While deferring to styles and examples, remember that every situation or transaction is very much fact sensitive, and just because it worked for someone else does not mean it will work for you.
Case study 3: Staying in your lane
An unrestricted practising certificate entitles solicitors to engage in any area of law they choose without restriction. That being said, just because you can do a thing, does not necessarily mean that you must do that thing or that you can do it well.
Throughout my formative legal years it was impressed on me that there was a distinction between so called “high street” and “big firm” solicitors. The former were characterised as generalists, imbued with an ability to turn their hand to anything that came through the door. The latter were specialists, spending their entire careers devoted to increasingly niche areas of law. In the years since, I have seen an increase in specialisation, and a general decline in the role of the generalist solicitor.
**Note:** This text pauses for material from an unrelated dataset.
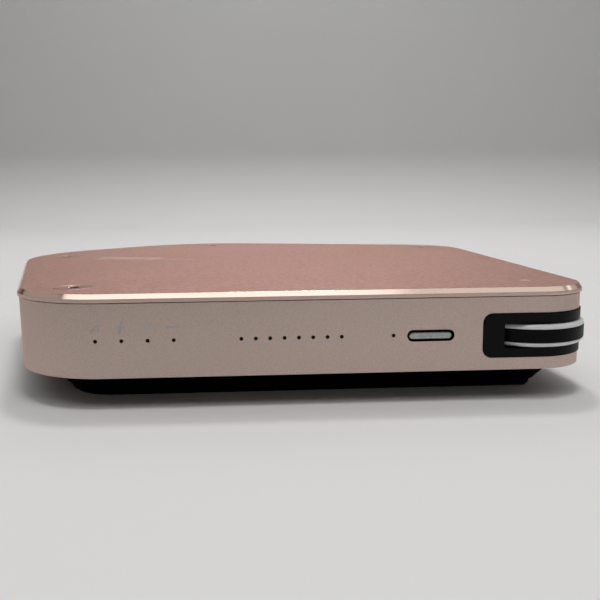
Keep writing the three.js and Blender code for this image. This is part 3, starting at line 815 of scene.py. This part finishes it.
def makeBezel():
    b = bezel
    w = window
    outer = body["inset"] - b["proud"]
    low, high = w["low"] + b["gap"], w["high"] - b["gap"]
    bm = cornerBand(outer, b["inner"] - outer, w["reach"] - b["gap"], low, high, w["endRound"])
    back = body["inset"] + body["wall"] + b["gap"]
    reach = w["reach"] + b["lip"]
    lip = cornerBand(back, b["inner"] - back, reach, b["lipLow"], b["lipHigh"], b["lipRound"])
    bm = joined(bm, lip)
    low, high = b["slotLow"], b["slotHigh"]
    slot = cornerBand(-mm, b["inner"] + 2 * mm, b["slotReach"], low, high, b["slotRound"])
    room = addRod(bmesh.new(), (wheelX, wheelY, low), (wheelX, wheelY, high), b["roomR"], segments=96)
    bm = carve(bm, slot, room)
    makePiece("cornerBezel", bm, ["bezel"], "housing", ["corner_bezel"], b["edge"], 3)


def makeWheel():
    coreLow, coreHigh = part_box("wheel_core")
    bandLow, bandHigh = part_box("wheel_band")
    w = wheel
    turns = [i * 9 * degree for i in range(11)]
    rim = [(w["r"] - w["round"] * (1 - math.sin(a)), w["round"] * (1 - math.cos(a))) for a in turns]
    core = [
        (w["boreR"], coreLow.z),
        *((r, coreLow.z + drop) for r, drop in rim),
        (w["grooveR"], bandLow.z - w["gap"]),
        (w["grooveR"], bandHigh.z + w["gap"]),
        *((r, coreHigh.z - drop) for r, drop in reversed(rim)),
        (w["boreR"], coreHigh.z),
        (w["boreR"], coreLow.z),
    ]
    inner = w["grooveR"] + w["gap"]
    band = [
        (inner, bandLow.z),
        (w["r"], bandLow.z),
        (w["r"], bandHigh.z),
        (inner, bandHigh.z),
        (inner, bandLow.z),
    ]
    bm = turned(wheelX, wheelY, core, w["steps"])
    makePiece("wheelCore", bm, ["wheel"], "wheel", ["wheel_core"], w["coreEdge"])
    bm = turned(wheelX, wheelY, band, w["steps"])
    makePiece("wheelBand", bm, ["band"], "wheel", ["wheel_band"], w["bandEdge"], 3)


makeBezel()
makeWheel()
print("wheel made")


# ---- Power button ----


def makeButton():
    b = button
    matrix = placed(Vector((b["x"], buttonHigh.y, b["z"] - b["drop"])), 0, math.pi / 2)
    cap = block(b["width"], b["tall"], buttonHigh.y - buttonLow.y, b["tall"] / 2, matrix, steps=14)
    rim = [e for e in cap.edges if all(abs(v.co.y - buttonLow.y) < 1e-6 for v in e.verts)]
    bmesh.ops.bevel(cap, geom=rim, affect="EDGES", offset=b["round"], segments=6, profile=0.5, material=-1)
    width = b["width"] + 2 * b["flangeEnds"]
    tall = b["tall"] + 2 * b["flangeSides"]
    flange = block(width, tall, b["flangeDepth"], tall / 2, matrix)
    makePiece("powerButton", joined(cap, flange), ["button"], "button", ["power_button"])


makeButton()
print("button made")


# ---- Materials of the CAD pieces that stay ----

kept = {
    "paleRose": ["wheel_axle"],
    "steel": ["tact_switch", "usb_a_1_shell", "usb_a_2_shell", "usb_c_shell"]
    + [f"base_screw_{i}" for i in range(1, 5)]
    + [f"board_screw_{i}" for i in range(1, 4)],
    "brass": ["wheel_bush"],
    "blackPlastic": ["axle_spacer", "switch_plunger", "usb_a_1_tongue", "usb_a_2_tongue", "usb_c_tongue"],
    "board": ["main_board", "port_board", "encoder_board", "protection_board"],
    "chip": ["controller_chip", "converter_chip", "hall_sensor"],
    "lens": ["status_light_guide", "gauge_light_guide", "power_light_guide"],
    "lamp": ["gauge_led_array", "power_led"] + [f"status_led_{i}" for i in range(1, 5)],
    "ferrite": ["wheel_magnet", "power_inductor_1", "power_inductor_2"],
    "foil": ["lower_cell", "upper_cell", "output_capacitor_1", "output_capacitor_2"],
    "foam": ["cell_spacer", "cell_foam"],
    "redWire": ["lead_positive"],
    "blackWire": ["lead_negative", "board_cable"],
}
for lookName, nodeNames in kept.items():
    for nodeName in nodeNames:
        node = frame["nodes"][nodeName]
        for place in node.material_slots:
            place.material = looks[lookName]
print("kept nodes dressed")


# ---- Floor, lights and camera ----

studio = {"floorY": 0.68, "wallHeight": 0.45, "left": -0.8, "right": 2.0, "front": -1.2, "bend": 0.1}


def makeStudio():
    s = studio
    bm = bmesh.new()
    ends = [bm.verts.new((x, s["front"], 0)) for x in (s["left"], s["right"])]
    edge = bm.edges.new(ends)
    grown = bmesh.ops.extrude_edge_only(bm, edges=[edge])
    tip = [g for g in grown["geom"] if isinstance(g, bmesh.types.BMVert)]
    bmesh.ops.translate(bm, verts=tip, vec=(0, s["floorY"] - s["front"], 0))
    edge = next(g for g in grown["geom"] if isinstance(g, bmesh.types.BMEdge))
    made = bmesh.ops.spin(
        bm,
        geom=[*edge.verts, edge],
        cent=(0, s["floorY"], s["bend"]),
        axis=(1, 0, 0),
        angle=math.pi / 2,
        steps=24,
    )
    edge = next(g for g in made["geom_last"] if isinstance(g, bmesh.types.BMEdge))
    grown = bmesh.ops.extrude_edge_only(bm, edges=[edge])
    tip = [g for g in grown["geom"] if isinstance(g, bmesh.types.BMVert)]
    bmesh.ops.translate(bm, verts=tip, vec=(0, 0, s["wallHeight"]))
    sweep = asObject(bm, "floor")
    sweep.data.shade_smooth()
    look = Look("paleFloor", roughness=0.75, specularIORLevel=0.2)
    cloud = look.noise(look.coordinates(), 9.0, 3.0)
    height = look.node("SeparateXYZ", {}, {"Vector": look.coordinates()}, out="Z")
    floor = look.mix(cloud, (0.785, 0.775, 0.77), (0.805, 0.795, 0.79))
    wall = look.mix(cloud, (0.56, 0.558, 0.545), (0.58, 0.578, 0.565))
    look.set(baseColor=look.mix(look.ramp(height * 8, (0.02, 0.0), (0.75, 1.0)), floor, wall))
    sweep.data.materials.append(look.material)


# Each light's name, place, target, size and the brightness of its face
softBoxes = [
    ("overheadBox", (-0.395, -0.545, 1.2), (-0.395, -0.545, 0), (1.39, 0.61), 1.3),
    ("rightBox", (0.97, -0.5, 1.2), (0.97, -0.5, 0), (1.3, 0.8), 0.7),
    ("farRightBox", (3.1, 1.4, 1.2), (3.1, 1.4, 0), (3.0, 3.7), 0.42),
    ("leftBox", (-2.4, 1.3, 1.2), (-2.4, 1.3, 0), (2.5, 3.3), 0.3),
    ("backCeiling", (0.8, 0.42, 1.5), (0.8, 0.42, 0), (3.6, 0.5), 0.8),
    ("lamp", (0.05, -0.15, 1.1), (0.05, -0.15, 0), (0.17, 0.17), 30),
    ("rearLamp", (0.03, 0.41, 1.1), (0.03, 0, 0), (0.16, 0.16), 34),
    ("backBox", (0.02, 0.6, 0.62), (0, 0, 0), (0.5, 0.3), 1.5),
    ("rightFill", (0.6, -1.2, 0.4), (0, 0, 0), (0.9, 0.6), 0.6),
]
surround = {"shade": 0.8, "strength": 0.06}
view = {
    "lens": 40.8,
    "sensor": 36,
    "nearest": 0.01,
    "at": (-60.82, -117.48, 37.35 * mm),
    "yaw": 3.14,
    "pitch": 8.784,
    "roll": -0.542,
}


def makeLights():
    for name, location, target, size, brightness in softBoxes:
        data = bpy.data.lights.new(name, "AREA")
        data.shape = "RECTANGLE"
        data.size, data.size_y = size
        data.energy = brightness * math.pi * size[0] * size[1]
        light = bpy.data.objects.new(name, data)
        light.location = location
        light.rotation_euler = (Vector(target) - light.location).to_track_quat("-Z", "Y").to_euler()
        scene.collection.objects.link(light)


def makeWorld():
    world = bpy.data.worlds.new("studio")
    world.use_nodes = True
    scene.world = world
    background = world.node_tree.nodes["Background"]
    shade = surround["shade"]
    background.inputs["Color"].default_value = (shade, shade, shade, 1)
    background.inputs["Strength"].default_value = surround["strength"]


def makeCamera():
    data = bpy.data.cameras.new("camera")
    data.lens = view["lens"]
    data.sensor_width = view["sensor"]
    data.clip_start = view["nearest"]
    camera = bpy.data.objects.new("camera", data)
    turn = Matrix.Rotation(-view["yaw"] * degree, 4, "Z")
    tilt = Matrix.Rotation((90 - view["pitch"]) * degree, 4, "X")
    roll = Matrix.Rotation(view["roll"] * degree, 4, "Z")
    camera.matrix_world = Matrix.Translation(planPoint(*view["at"])) @ turn @ tilt @ roll
    scene.collection.objects.link(camera)
    scene.camera = camera


makeStudio()
makeLights()
makeWorld()
makeCamera()
scene.view_settings.view_transform = "Standard"
print("studio ready")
The SRA notes that since July 2010 the number of sole practitioners declined from 37% of the profession in England & Wales to just 18% in September 2022. This division has been cemented in both case law and regulatory rules (see, for example Moy v Pettman Smith [2005] 1 WLR 581 and the Law Society of Scotland’s rule B1.10); however for the ordinarily competent professional the question arises: what is a specialist area?
To illustrate the point, albeit by reference to other professionals, in one of our cases an engineer had signed off on a professional consultant certificate (“PCC”), confirming that a property had been built generally in accordance with the building drawings etc.
The property turned out to be defective and the client sued the engineer for failing to inspect the property properly.
There was nothing which specifically prohibited engineers from executing PCCs; in practice, however, this task almost invariably falls to architects who are more specialised and experienced in this area. As it transpired, that is for good reason.
The issue which followed was the extent to which an engineer could be expected to know what defects to pick up on and whether the engineer in question should be held to the same standard as an architect carrying out the same activity. This then raised the difficult question of what standard the engineer ought to be judged against.
We have seen increasing examples of cases where solicitors have turned their hand to matters which on the face of it appeared to be within their competence, but once the transaction was under way specialist input has been required – the commercial lease with renewable elements; the will with crofting elements; the litigation involving offshore trust issues. In each of these the generalist would be well advised to seek specialist input rather than try to “muddle through” and risk coming a cropper.
With more areas of law becoming ever more specialised, the risk for the generalist is that they find themselves trying to negotiate areas of law which, if touched, might leave their fingers badly burned.
Conclusion
There’s a lesson to be learned from each of these case studies, but the concern is that, with the same causes of claims often repeating themselves, it appears we’re not as good as we should be at taking heed from the past misfortunes of ourselves and of others.
For those of us who carry responsibility as complaints or claims partners or who are responsible for disseminating risk management guidance, please make sure that you analyse and keep a record of the causes of your own firm’s bad experiences and “near misses”, and take a note of those you read or hear of other firms experiencing, identify any recurring issues or trends and regularly share all of this valuable learning material with your colleagues… because the only other way to learn a lesson is the hard way.